48 views and no replies? I'm thinking that after I get home that I'm going to put the empty super in the middle so that they can expand the brood nest if that's what they are after, even though last year the queen in one of the hives layed in the honey supers.


----------



## GBov (May 4, 2008)

I have no idea but good luck with what ever they are doing. My bees confuse me daily lol.


----------



## Briarhill (Dec 30, 2011)

Depends on what & how much is blooming... If it looks like there is a flow going on I'd add a super & see what happens.


----------



## AverageJo (Sep 24, 2010)

I'm not familiar with the habits of bees in warmer climates as it's still below freezing here in Illinois and the bees are all snug in their hive. LOL.... Pictures would definitely help. It could just be that they're hanging out on the porch because it's gotten hot inside. I'd try cracking the top just a bit or give them an upper entrance for ventilation. If the queen is going to swarm, she's already made up her mind. Hopefully by putting on the extra box, you can get her mind changed. Will be watching the thread to see what happens. Please post the results of what you see during your inspection!


----------



## Usingmyrights (Jan 10, 2011)

The weather has been nasty and they were still out front today. Hoping to get in there this afternoon though.


----------



## Monica33 (Jul 11, 2012)

If you have another full size box ready to go I would add it on the bottom.
Add a super on the top if a quick check says you need one, at least it won't hurt.
Set up a couple of swarm traps also if you have empty boxes handy.

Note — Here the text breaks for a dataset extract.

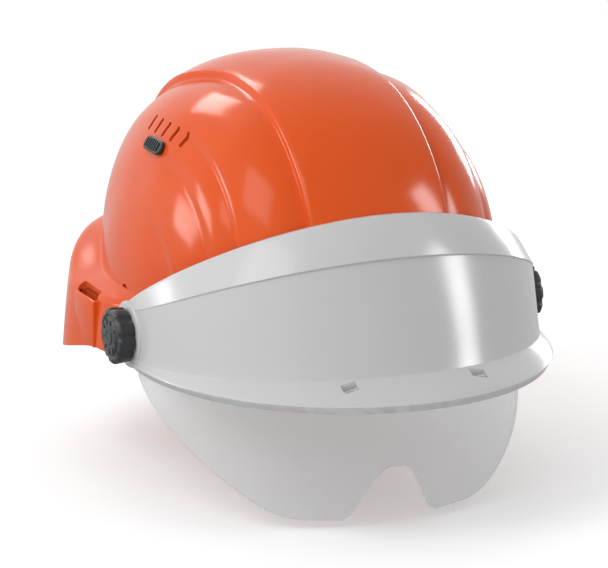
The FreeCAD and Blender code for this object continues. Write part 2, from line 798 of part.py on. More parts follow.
# ---------------------------------------------------------------- nape ratchet
# The pinion's axis lies front to back. The left rack passes over the pinion and the right one under it.
NAPE_LEFT, NAPE_FOOT = -size("nape_width") / 2, size("nape_up") - size("nape_height") / 2

RACK_GAP = 0.3
PINION_TEETH, RACK_TEETH, TOOTH_DEPTH = 10, 9, 1.2
TOOTH = 2 * math.pi * size("pinion_radius") / PINION_TEETH


def rack(side):
    height, wall, length = size("rack_height"), size("rack_wall"), size("rack_length")
    near = size("nape_up") + side * (size("pinion_radius") + RACK_GAP)
    low = near if side > 0 else near - height
    start = -6 if side > 0 else 6 - length
    strip = Part.makeBox(length, wall, height, Vector(start, size("nape_back") - wall / 2, low))
    for i in range(RACK_TEETH):
        left_end = side * (i * TOOTH - 4) - TOOTH / 4
        foot = near if side > 0 else near - TOOTH_DEPTH
        corner = Vector(left_end, size("nape_back") - wall / 2 - 1, foot)
        strip = strip.cut(Part.makeBox(TOOTH / 2, wall + 2, TOOTH_DEPTH, corner))
    return strip


for label, side in SIDES.items():
    shaped(rack(side), "nape_rack_" + label)

housing_block = box("housing_block",
                    at(NAPE_LEFT, size("nape_back") - 5, NAPE_FOOT),
                    Length="dims.nape_width", Width="6.6", Height="dims.nape_height")
housing_channel = box("housing_channel", at(-60, size("nape_back") - 1.5, size("nape_up") - 12.2),
                      Length="120", Width="10", Height="24.4")
node(boolean("Cut", "housing_cut", housing_block, housing_channel), "nape_housing")

cover_plate = box("nape_plate",
                  at(NAPE_LEFT, size("nape_back") + 1.6, NAPE_FOOT),
                  Length="dims.nape_width", Width="3", Height="dims.nape_height")
shaft_hole = primitive("Cylinder", "nape_shaft_hole",
                       at(0, size("nape_back"), size("nape_up"), (1, 0, 0), -90),
                       Radius="dims.pinion_radius - 2 + dims.stud_clearance", Height="10")
node(boolean("Cut", "nape_plate_cut", cover_plate, shaft_hole), "nape_cover")

name = "ratchet_pinion"
pinion = new_body(name, at(0, size("nape_back") - 1.2, size("nape_up"), (1, 0, 0), -90))
disc = new_sketch(pinion, name + "_disc")
add_circle(disc, 5.0, radius_from="dims.pinion_radius")
pad(pinion, disc, name + "_pad", "dims.rack_wall + 0.4")
doc.recompute()
gap_sketch = new_sketch(pinion, name + "_gap")
add_circle(gap_sketch, 0.8, x=size("pinion_radius") + 0.1)
tooth_gap = pocket(pinion, gap_sketch, name + "_cut", "dims.rack_wall + 0.4")
polar(pinion, tooth_gap, name + "_teeth", PINION_TEETH)
shaft = new_sketch(pinion, name + "_shaft")
add_circle(shaft, 3.0, radius_from="dims.pinion_radius - 2")
pad(pinion, shaft, name + "_shaft_pad", "6.1")

scalloped_knob("ratchet_knob", at(0, size("nape_back") + 4.9, size("nape_up"), (1, 0, 0), -90),
                      "dims.ratchet_radius", "dims.ratchet_depth", 12)

node(box("nape_pad_block",
         at(NAPE_LEFT + 2, size("nape_back") - 9, NAPE_FOOT - 1),
         Length="dims.nape_width - 4", Width="4", Height="dims.nape_height + 2"), "nape_pad")

SCREW_SIDE, SCREW_UP = 27.0, 10.72
screws = []
for i, (across, above) in enumerate([(-1, -1), (1, -1), (-1, 1), (1, 1)]):
    x, z = across * SCREW_SIDE, size("nape_up") + above * SCREW_UP
    head = primitive("Cylinder", "screw_head_%d" % i, at(x, size("nape_back") + 4.6, z, (1, 0, 0), -90),
                     Radius="2.2", Height="1.4")
    slot = box("screw_slot_%d" % i, at(x - 3, size("nape_back") + 5.4, z - 0.3), Length="6", Width="1",
               Height="0.6")
    screws.append(boolean("Cut", "screw_%d" % i, head, slot))
node(fuse("screw_set", screws), "nape_screws")

# ---------------------------------------------------------------- write the pieces

doc.recompute()
for item in doc.Objects:
    if "Invalid" in item.State or "Error" in item.State:
        raise RuntimeError("%s failed: %s" % (item.Name, item.State))
for item in parts:
    if item.Shape.isNull() or not item.Shape.isValid() or not item.Shape.Solids:
        raise RuntimeError("%s has no valid solid" % item.Label)

os.makedirs("parts", exist_ok=True)
for item in parts:
    item.Shape.exportStep("parts/%s.step" % item.Label)
print(len(parts), "pieces written")
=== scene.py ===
import math

import bmesh
import bpy
import numpy as np
from mathutils import Matrix, Vector


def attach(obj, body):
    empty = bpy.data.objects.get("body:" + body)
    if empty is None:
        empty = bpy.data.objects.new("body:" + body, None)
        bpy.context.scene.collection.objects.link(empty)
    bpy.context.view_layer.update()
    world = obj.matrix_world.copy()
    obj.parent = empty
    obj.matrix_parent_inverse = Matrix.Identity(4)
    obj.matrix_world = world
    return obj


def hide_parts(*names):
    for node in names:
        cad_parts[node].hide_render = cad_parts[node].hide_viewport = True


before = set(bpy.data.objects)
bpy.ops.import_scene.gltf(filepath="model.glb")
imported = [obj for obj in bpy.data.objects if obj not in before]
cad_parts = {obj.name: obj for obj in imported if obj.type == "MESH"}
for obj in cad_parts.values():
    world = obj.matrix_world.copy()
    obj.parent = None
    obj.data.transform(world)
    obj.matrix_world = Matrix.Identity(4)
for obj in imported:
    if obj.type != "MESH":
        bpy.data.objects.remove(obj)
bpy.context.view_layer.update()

MM = 0.001

# ---------------------------------------------------------------- frame
# The helmet faces -Y, +X is the wearer's left and +Z is up. Lengths are in metres, and a length
# written in millimetres is turned into metres with MM.

PIVOT = Vector((0.0, -42 * MM, 15 * MM))
SIDES = {"right": -1, "left": 1}


def smooth(t):
    t = np.clip(t, 0.0, 1.0)
    return t * t * (3 - 2 * t)


# ---------------------------------------------------------------- mesh helpers


def new_object(name, verts, faces, smooth_shade=True):
    mesh = bpy.data.meshes.new(name)
    mesh.from_pydata([tuple(v) for v in verts], [], faces)
    mesh.validate()
    mesh.update()
    if smooth_shade:
        mesh.shade_smooth()
    piece = bpy.data.objects.new(name, mesh)
    bpy.context.scene.collection.objects.link(piece)
    return piece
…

If they are getting ready and you don't have time to do a good check now and a split if needed, then at least all the bases are covered.


----------



## Usingmyrights (Jan 10, 2011)

Unfortunately I dont have boxes ready. I've got the stuff for two more hives, but its not assembled or painted. Maybe I can put one together to have just in case and not worry about paint just yet.


----------



## johng (Feb 14, 2009)

I would get in there and take a look as soon as you can. We have already had several swarms here in North FL


----------



## Usingmyrights (Jan 10, 2011)

I havent seen the bearding and the hive has a lot of activity. I'm thinking the added box with the few days of nasty weather helped get them back into the hive.


----------